Ukraine’s Baltic allies are its main backers for a shift in NATO’s position. “From the beginning we made the mistake of placing limits on the Ukrainians, because we thought it would be seen as an escalation [of the war],” Lithuanian Foreign Minister Gabrielius Landsbergis said on LRT television on May 21. “The Ukrainians must be able to strike on Russian territory, their logistical lines, and troops preparing to attack. There is only one side that is complying with the rules. These rules we imposed on ourselves; we have to abandon them.”

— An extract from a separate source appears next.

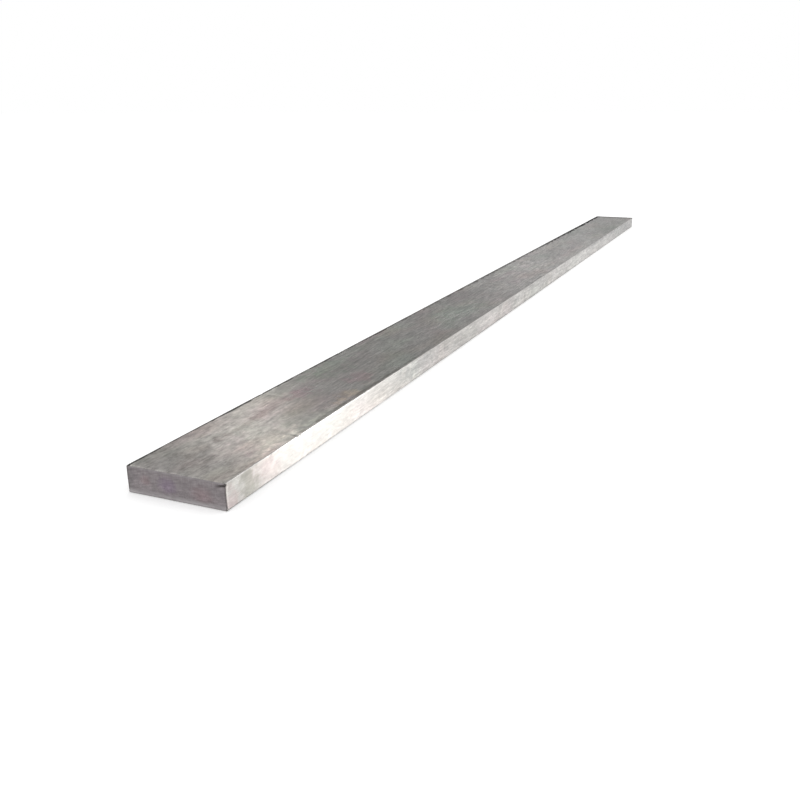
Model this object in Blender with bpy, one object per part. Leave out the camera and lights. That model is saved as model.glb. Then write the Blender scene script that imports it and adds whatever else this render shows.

Zelenskiy has also suggested the possibility of neighboring NATO member countries collaborating in the defense of Ukrainian cities by intercepting Russian missiles. The intervention of the U.S., Jordan, and the U.K. in intercepting missiles fired by Iran against Israel last April caused a stir in Ukrainian society. Why couldn’t the Ukrainians have this support from Romania and Poland? Oleksandr Lytvynenko, secretary of the Ukrainian National Security Council, called the limitations imposed on Kyiv by its allies “totally unfair” in an interview with The Financial Times on Wednesday. “But it is what it is: one big step forward, but before that two steps back,” Zelenskiy said in an interview with Reuters this week. “Every decision to which we, then later everyone together, comes to is late by around one year.”